Pada saat itu, perempuan di Indonesia gencar menuntut bahwa perempuan tidak seharusnya hanya bekerja di rumah. Perempuan juga harus ikut berpartisipasi membangun negara dengan bekerja di ranah publik. Di ranah publik pun, perempuan harus mendapatkan kesetaraan dengan pria di segala bidang. Penulis tidak menyetujui hal ini karena menurutnya jika semua perempuan lebih memilih bekerja di ranah publik maka mereka akan menyisihkan keluarga mereka. Menurut penulis, kesetaraan bukan berarti laki-laki dan perempuan harus bekerja di dalam satu yang ranah sama dengan porsi kerja yang sama. Kesetaraan juga bisa diartikan dengan pembagian tugas yang adil antara laki-laki dan perempuan. Laki-laki bekerja di ranah publik dan perempuan di ranah domestik. Oleh karena itu, Allah bahkan menjanjikan perempuan pahala yang besarnya sama dengan orang yang berperang membela Islam ketika perempuan berkemauan menjaga rumah, hak dan martabat suami dan keluarganya di rumah. Dari kisah ini saya berpendapat bahwa seharusnya ibu rumah tangga dimasukkan ke dalam kolom cita-cita , setara dengan dokter, presiden, insinyur, dll karena pekerjaan mereka yang tanpa kenal waktu, tanpa penghargaan bergengsi, hampir tanpa tanda jasa. Tapi tanpa ibu rumah tangga, keluarga akan mudah goyah karena tidak ada tiang besar yang menopang mereka.
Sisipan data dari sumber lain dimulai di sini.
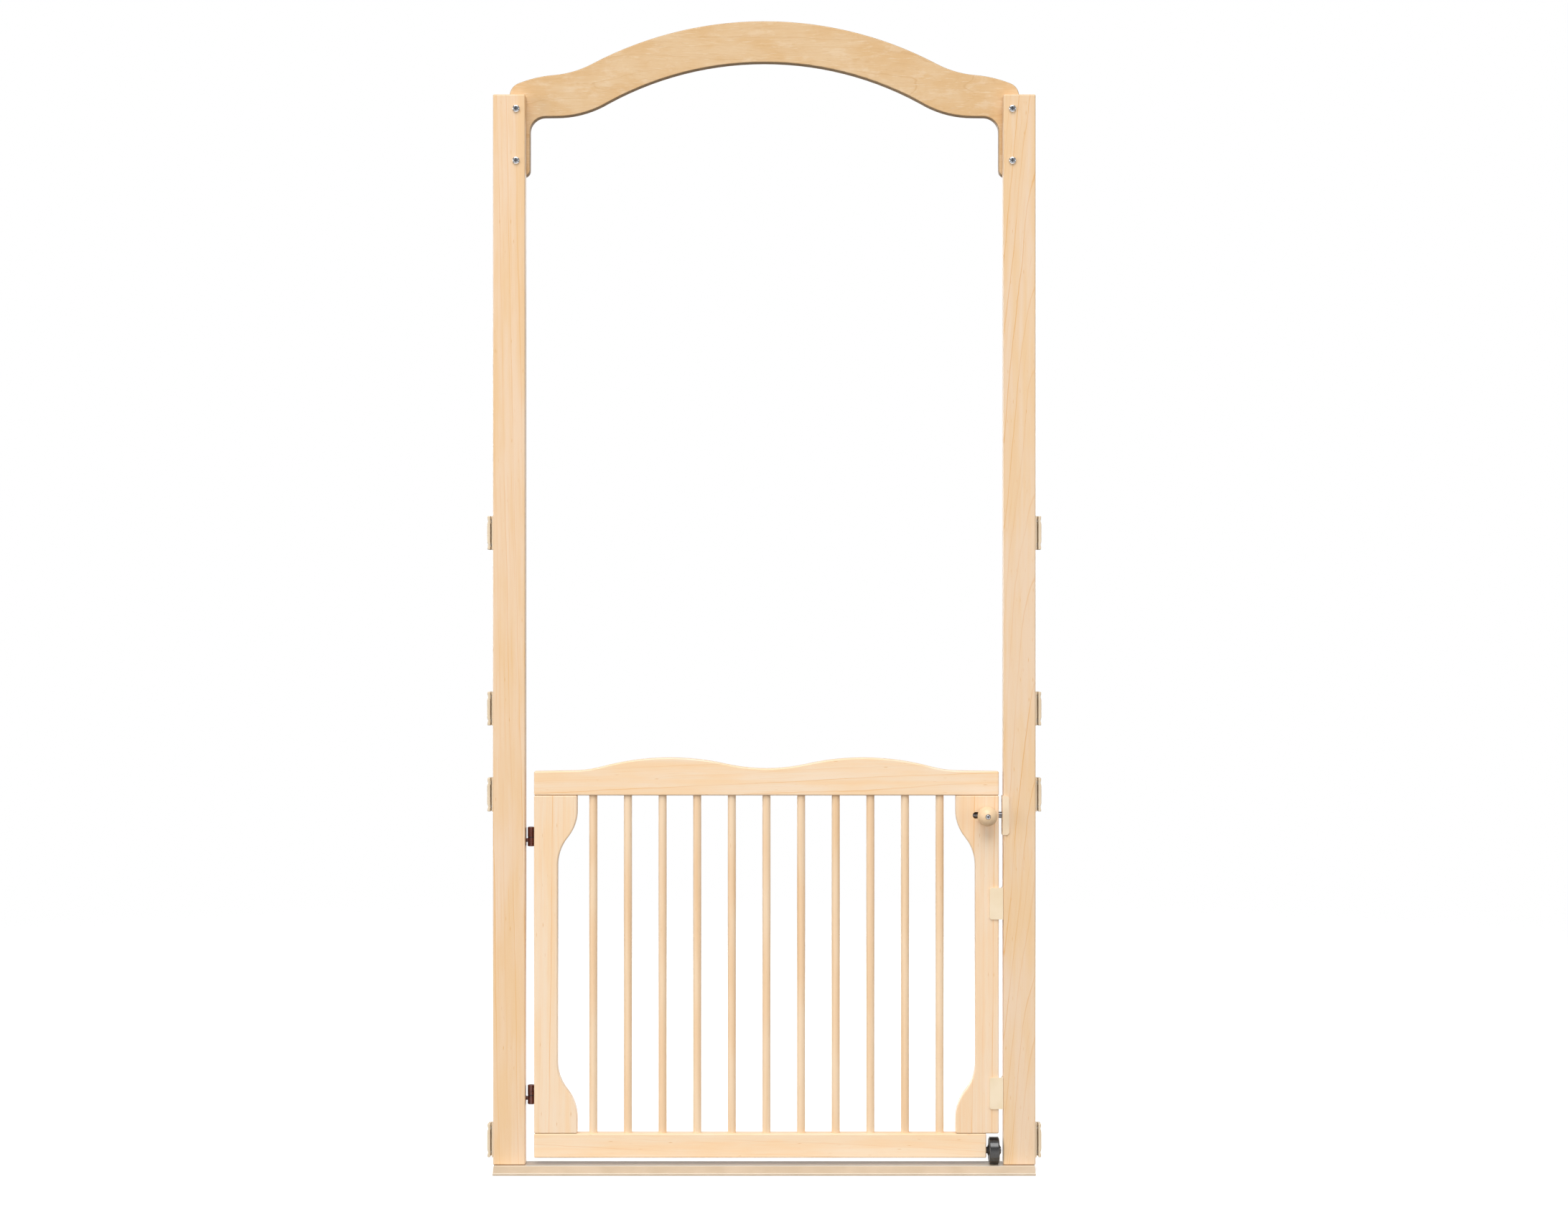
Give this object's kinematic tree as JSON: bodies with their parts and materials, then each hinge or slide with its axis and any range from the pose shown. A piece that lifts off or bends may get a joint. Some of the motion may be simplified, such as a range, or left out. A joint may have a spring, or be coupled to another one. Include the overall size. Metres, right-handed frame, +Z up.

Di buku ini juga dituliskan betapa kita harus memuliakan dan taat kepada ibu. Bahkan ada kisah di dalamnya ketika seorang muslim yang taat sakit keras tapi tidak kunjung juga meninggal. Ternyata dia memiliki kesalahan kepada ibunya dan sang ibu tidak juga memaafkan. Kemudian Rasulullah berkata bahwa anak itu akan dibakarnya saja karena sudah masa sakitnya yang sudah cukup lama. Mendengar hal itu, sang ibu langsung memaafkan dan sang anak langsung meninggal dengan ucapan memuji Allah.

Hal wasiat yang ditinggalkan untuk perempuan, hal hak milik perempuan, hal pertengkaran dalam rumah tangga, hal kemuliaan perempuan yang melebihi bidadari, juga ditulis dalam buku dengan tebal 98 halaman ini.

Yang saya tulis di atas hanya beberapa poin yang masih saya ingat dan merupakan poin besar yang bisa kita ambil dalam buku ini. Untuk hal lain, bisa ditanyakan di bawah karena kemungkinan jawabannya ada di buku ini tapi saya lewatkan.